In this presentation, a review is given on the use of cellulose-based paper as a material in a variety of electronic (and related) applications, including transistors, light emitting diodes, displays, microfluidics. Paper is a very attractive material for many device applications: very low cost, available in almost any size, versatile surface finishes, portable and flexible. From an environmental point of view, paper is a renewable resource and is readily disposable (incineration, biodegradable). Applications of paper-based electronics [1,2] currently being considered or investigated include biochips, sensors, communication circuits, batteries, smart packaging, electronic displays. The potential advantages of paper-based devices are in many cases very compelling. For example, lab-on-chip devices fabricated on paper for bio/medical applications [3] use the capillary properties of paper to operate without the need of external power sources, greatly simplifying the design and reducing the cost. Specific examples of paper-based devices will be discussed, including organic light emitting diodes [4] (OLED) and field effect transistors [5] (OFET) on flexible and transparent paper, medical diagnostic devices utilizing lateral capillary flow on paper.
1. D. Tobjork and R. Osterbacka, “Paper electronics”. Adv Mater 23, 1935, doi:10.1002/adma.201004692 (2011).
2. A. J. Steckl, “Circuits on Cellulose”, IEEE Spectrum 50 (2) 48, doi:10.1109/MSPEC.2013.6420146 (2013).
3. Rolland, J. P. & Mourey, D. A. “Paper as a novel material platform for devices”, MRS Bulletin 38, 299, doi:10.1557/mrs.2013.58 (2013).
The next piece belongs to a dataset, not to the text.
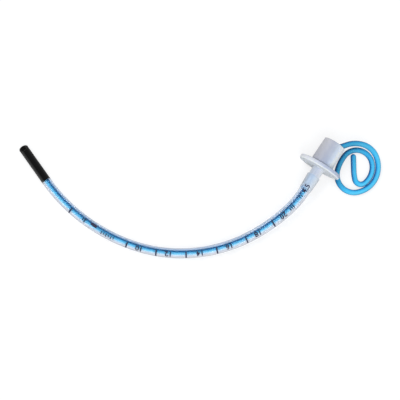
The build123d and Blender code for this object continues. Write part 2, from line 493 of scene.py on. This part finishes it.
def coiled_painted_light(tree):
    """The sleeve in the open, in painted light: a painted glow on its lower right, and painted shade over the
    coil's upper left.
    """
    # Painted glow: bright cyan on faces turned to the lower right, dark blue on faces turned away
    glow = ramp(
        tree,
        facing(tree, PAINTED_GLOW_SIDE),
        (
            (0.08, srgb(0, 72, 142)),
            (0.26, srgb(24, 124, 188)),
            (0.50, srgb(66, 192, 246)),
            (0.74, srgb(90, 208, 248)),
            (0.97, srgb(84, 184, 230)),
        ),
    )
    # Painted shade, deepest over the coil's upper left
    lit = along(tree, PAINTED_GLOW_SIDE, COIL_MIDDLE, -12.0, 5.0)
    shade = mix_colour(tree, lit, (0.48, 0.62, 0.68), (1.0, 1.0, 1.0))
    return mix_colour(tree, 1.0, glow, shade, "MULTIPLY")


def inside_painted_light(tree):
    """Painted light on the sleeve inside the tube: a dark painted shade line on the hollow side of the curve,
    and a pale painted glow on its far side.
    """
    return ramp(
        tree,
        outward(tree),
        (
            (0.05, srgb(16, 106, 154)),
            (0.28, srgb(0, 78, 126)),
            (0.46, srgb(50, 144, 184)),
            (0.62, srgb(84, 166, 200)),
            (0.90, srgb(154, 206, 226)),
        ),
    )


def blue_sleeve():
    """Translucent blue sleeve with painted light in its colour, and painted shade where its surface turns
    away from the top.
    """
    material, tree, surface = new_material("blue_sleeve")
    outside = along(tree, SIDEWAYS, FLANGE_CENTRE, 2.4, 2.8)
    # The tint is painted light: one pattern inside the tube, another on the coil in the open
    tint = mix_colour(tree, outside, inside_painted_light(tree), coiled_painted_light(tree))
    # Painted shade: darker where the surface turns away from the top
    painted_rim_shade = ramp(
        tree,
        facing(tree, TOP_SIDE),
        ((0.50, (0.08, 0.28, 0.46)), (0.68, (0.48, 0.72, 0.86)), (0.83, (1.0, 1.0, 1.0))),
    )
    with_painted_rim_shade = mix_colour(tree, 1.0, tint, painted_rim_shade, "MULTIPLY")
    streaked = mix_colour(tree, noise(tree, 0.5, 4.0, 0.0, 0.07), with_painted_rim_shade, srgb(150, 222, 248))
    sleeve = principled(
        tree,
        streaked,
        noise(tree, 0.8, 4.0, 0.16, 0.3),
        {"Transmission Weight": 0.05, "Specular IOR Level": 0.1, "IOR": 1.46},
    )
    put(tree, clear_to_lamps(tree, sleeve, (0.50, 0.78, 0.93)).outputs[0], surface)
    return material


def drawn_wire():
    """Bare soft metal with an uneven, dull shine."""
    material, tree, surface = new_material("drawn_wire")
    metal = ramp(tree, noise(tree, 1.5, 6.0), ((0.3, (0.62, 0.63, 0.65)), (0.7, (0.78, 0.79, 0.80))))
    wire = principled(tree, metal, noise(tree, 2.5, 6.0, 0.25, 0.42), {"Metallic": 1.0})
    put(tree, wire.outputs[0], surface)
    return material


def print_ink():
    """Blue-black ink, uneven in colour and gloss."""
    material, tree, surface = new_material("print_ink")
    blue_black = ramp(tree, noise(tree, 2.0, 5.0), ((0.35, srgb(8, 12, 44)), (0.75, srgb(26, 32, 86))))
    ink = principled(tree, blue_black, noise(tree, 3.0, 4.0, 0.38, 0.6), {})
    put(tree, ink.outputs[0], surface)
    return material


def dress(node, material):
    """Put the material in each of a CAD node's slots."""
    slots = nodes[node].data.materials
    if not slots:
        slots.append(material)
    for i in range(len(slots)):
        slots[i] = material


dress("tube_shaft", clear_vinyl())
dress("black_tip", black_vinyl())
dress("connector", white_moulding())
dress("stylet_sheath", blue_sleeve())
dress("stylet_core", drawn_wire())

# Print: its under side and upper side above the tube's skin, and the size of the cuts that let it bend
INK = print_ink()
INK_LOW, INK_HIGH = 0.006, 0.03
INK_STEP = 0.35
SAME_PLACE = 1e-5


def wrapped(s, across, lift):
    """Point on the tube's skin: s along it, across in arc length from its top towards the curve's outside."""
    point, _, outer = tube_place(s)
    radius = tube_radius(s)
    angle = across / radius
    return (point + (ABOVE * cos(angle) + outer * sin(angle)) * (radius + lift)) * MM


def cut_up(flat):
    """Cut a flat bmesh into small squares and triangles, so that it can follow the tube."""
    for axis in (0, 1):
        values = [v.co[axis] for v in flat.verts]
        direction = Vector((0, 0, 0))
        direction[axis] = 1
        cut = min(values) + INK_STEP
        while cut < max(values):
            geom = flat.verts[:] + flat.edges[:] + flat.faces[:]
            bmesh.ops.bisect_plane(
                flat, geom=geom, plane_co=direction * cut, plane_no=direction, dist=SAME_PLACE
            )
            cut += INK_STEP
    bmesh.ops.remove_doubles(flat, verts=flat.verts[:], dist=SAME_PLACE)
    bmesh.ops.triangulate(flat, faces=flat.faces[:])


def ink_piece(name, flat):
    """A closed skin of ink from a flat bmesh whose x is along the tube and y across it."""
    cut_up(flat)
    flat.normal_update()
    made = bmesh.ops.extrude_face_region(flat, geom=flat.faces[:])
    upper = set(g for g in made["geom"] if isinstance(g, bmesh.types.BMVert))
    for v in flat.verts:
        v.co = wrapped(v.co.x, v.co.y, INK_HIGH if v in upper else INK_LOW)
    bmesh.ops.recalc_face_normals(flat, faces=flat.faces[:])
    mesh = bpy.data.meshes.new(name)
    flat.to_mesh(mesh)
    flat.free()
    mesh.materials.append(INK)
    piece = bpy.data.objects.new(name, mesh)
    scene.collection.objects.link(piece)
    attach(piece, "root")


def bar(name, start, end, low, high):
    """Printed bar from start to end along the tube and from low to high across it."""
    flat = bmesh.new()
    corners = ((start, low), (end, low), (end, high), (start, high))
    flat.faces.new([flat.verts.new((x, y, 0)) for x, y in corners])
    ink_piece(name, flat)


# Lettering: the font's size for a digit 1 high, and how much its strokes are thickened
FONT_SIZE = 1.38
STROKE_SPREAD = 0.028
TOWARDS_TIP, TOWARDS_CONNECTOR = 1, -1


def number(name, text, s, across, height, reads):
    """Plain number centred at s, which reads towards the tip or towards the connector."""
    curve = bpy.data.curves.new(name, "FONT")
    curve.body = text
    curve.align_x = "CENTER"
    curve.align_y = "CENTER"
    curve.size = height * FONT_SIZE
    curve.resolution_u = 3
    curve.offset = height * STROKE_SPREAD
    holder = bpy.data.objects.new(name + "_text", curve)
    scene.collection.objects.link(holder)
    bpy.context.view_layer.update()
    mesh = holder.evaluated_get(bpy.context.evaluated_depsgraph_get()).to_mesh()
    flat = bmesh.new()
    flat.from_mesh(mesh)
    bpy.data.objects.remove(holder)
    bpy.data.curves.remove(curve)
    for v in flat.verts:
        v.co = Vector((s + v.co.x * reads, across + v.co.y * reads, 0))
    ink_piece(name, flat)


# Depth marks where the photograph shows them, as distances from the flange
TICKS = (49.3, 69.6, 89.8, 109.9, 129.3, 149.1, 192.4)
TICK_HALF_WIDTH = 0.48
TICK_LOW, TICK_HIGH = -0.4, 4.4
for i, s in enumerate(TICKS):
    bar(f"depth_tick_{i + 1}", s - TICK_HALF_WIDTH, s + TICK_HALF_WIDTH, TICK_LOW, TICK_HIGH)

DIGIT_HEIGHT = 3.6
DEPTH_ACROSS = 1.3
SIZE_PLACE, SIZE_ACROSS = 18.0, 0.7
DEPTHS = ((41.0, "20"), (61.2, "18"), (81.4, "16"), (100.8, "14"), (121.3, "12"), (140.6, "10"))
for s, text in DEPTHS:
    number(f"depth_number_{text}", text, s, DEPTH_ACROSS, DIGIT_HEIGHT, TOWARDS_TIP)
number("size_number", "4.5", SIZE_PLACE, SIZE_ACROSS, DIGIT_HEIGHT, TOWARDS_CONNECTOR)

# Plain bars in place of letters and small print: start, end, low side and high side
BARS = {
    "short_bar_12": (23.2, 23.7, -0.6, 1.9),
    "short_bar_13": (24.8, 25.3, -0.6, 1.9),
    "short_bar_1": (31.8, 32.4, -0.2, 2.6),
    "short_bar_2": (33.2, 33.8, -0.2, 2.6),
    "short_bar_3": (34.6, 35.2, -0.2, 2.6),
    "wide_bar": (171.7, 176.2, -1.2, 0.7),
    "short_bar_4": (180.4, 181.1, -0.6, 2.2),
    "short_bar_5": (182.0, 182.7, -0.6, 1.4),
}
for name, sides in BARS.items():
    bar(name, *sides)

# A row of such bars, in turn short and long
ROW_START, ROW_STEP, ROW_FIRST_NUMBER = 158.3, 1.75, 6
ROW_BAR_WIDTH, ROW_LOW, ROW_HIGHS = 0.6, 0.2, (2.0, 2.6)
for i in range(6):
    start = ROW_START + i * ROW_STEP
    bar(f"short_bar_{ROW_FIRST_NUMBER + i}", start, start + ROW_BAR_WIDTH, ROW_LOW, ROW_HIGHS[i % 2])

# Studio, in metres. The floor's glow shows to the camera, in reflections and through clear plastic,
# and lights nothing.
FLOOR_HALF = 6.0
FLOOR_DROP = 0.00005
FLOOR_GLOW = 0.69
WORLD_STRENGTH = 0.55
BACKDROP_STRENGTH = 1.0


def seen_rays(tree, *names):
    """1 for rays of the named kinds, 0 for all others."""
    rays = tree.nodes.new("ShaderNodeLightPath")
    seen = rays.outputs[names[0]]
    for name in names[1:]:
        seen = maths(tree, "MAXIMUM", seen, rays.outputs[name])
    return seen


def studio_floor():
    """Pale floor that takes shadows and shows nearly white."""
    material, tree, surface = new_material("studio_floor")
    lit = tree.nodes.new("ShaderNodeBsdfDiffuse")
    put(tree, (0.34, 0.342, 0.346), lit.inputs["Color"])
    glow = tree.nodes.new("ShaderNodeEmission")
    put(tree, (1.0, 1.0, 1.0), glow.inputs["Color"])
    seen = seen_rays(tree, "Is Camera Ray", "Is Glossy Ray", "Is Transmission Ray")
    put(tree, maths(tree, "MULTIPLY", seen, FLOOR_GLOW), glow.inputs["Strength"])
    both = tree.nodes.new("ShaderNodeAddShader")
    put(tree, lit.outputs[0], both.inputs[0])
    put(tree, glow.outputs[0], both.inputs[1])
    put(tree, both.outputs[0], surface)
    return material


def studio_world():
    """Soft cool light all round, with a brighter grey where the camera sees it or sees through to it."""
    world = bpy.data.worlds.new("studio")
    world.use_nodes = True
    tree = world.node_tree
    tree.nodes.clear()
    dim = tree.nodes.new("ShaderNodeBackground")
    put(tree, (0.97, 0.98, 1.0), dim.inputs["Color"])
    put(tree, WORLD_STRENGTH, dim.inputs["Strength"])
    backdrop = tree.nodes.new("ShaderNodeBackground")
    put(tree, (0.8, 0.8, 0.8), backdrop.inputs["Color"])
    put(tree, BACKDROP_STRENGTH, backdrop.inputs["Strength"])
    seen = seen_rays(tree, "Is Camera Ray", "Is Transmission Ray")
    out = tree.nodes.new("ShaderNodeOutputWorld")
    put(tree, mix_shaders(tree, seen, dim, backdrop).outputs[0], out.inputs["Surface"])
    return world


def lamp(name, direction, distance, size, power):
    """Round lamp that shines at the picture's centre from a direction, with its sizes in metres."""
    data = bpy.data.lights.new(name, "AREA")
    data.shape = "DISK"
    data.size = size
    data.energy = power
    light = bpy.data.objects.new(name, data)
    scene.collection.objects.link(light)
    light.location = PICTURE_CENTRE * MM + direction.normalized() * distance
    light.rotation_euler = (-direction).to_track_quat("-Z", "Y").to_euler()


floor_mesh = bpy.data.meshes.new("floor")
floor_corners = [(x * FLOOR_HALF, y * FLOOR_HALF, 0) for x, y in ((-1, -1), (1, -1), (1, 1), (-1, 1))]
floor_mesh.from_pydata(floor_corners, [], [(0, 1, 2, 3)])
floor_mesh.materials.append(studio_floor())
floor = bpy.data.objects.new("floor", floor_mesh)
floor.location.z = -FLOOR_DROP
scene.collection.objects.link(floor)

scene.world = studio_world()
lamp("key", -IMAGE_RIGHT * 0.55 + LEVEL_LOOK * 0.5 + UP * 1.25, distance=1.6, size=0.7, power=8.0)
lamp("fill", IMAGE_RIGHT * 0.3 - LEVEL_LOOK * 1.0 + UP * 1.1, distance=1.8, size=1.4, power=14.0)
scene.view_settings.view_transform = "Standard"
4. S. Purandare, E. F. Gomez and A. J. Steckl, “High brightness phosphorescent organic light emitting diodes on transparent and flexible cellulose films”, IOP Nanotechnology, 25, 094012, doi 10. 1088/0957-4484/25/9/094012 (March 2014).
5. A. Zocco, H. You, J. A. Hagen and A. J. Steckl, “Pentacene organic thin-film transistors on flexible paper and glass substrates”, IOP Nanotechnology, 25, 094005 , doi 10.1088/0957-4484/25/9/094005 (March 2014).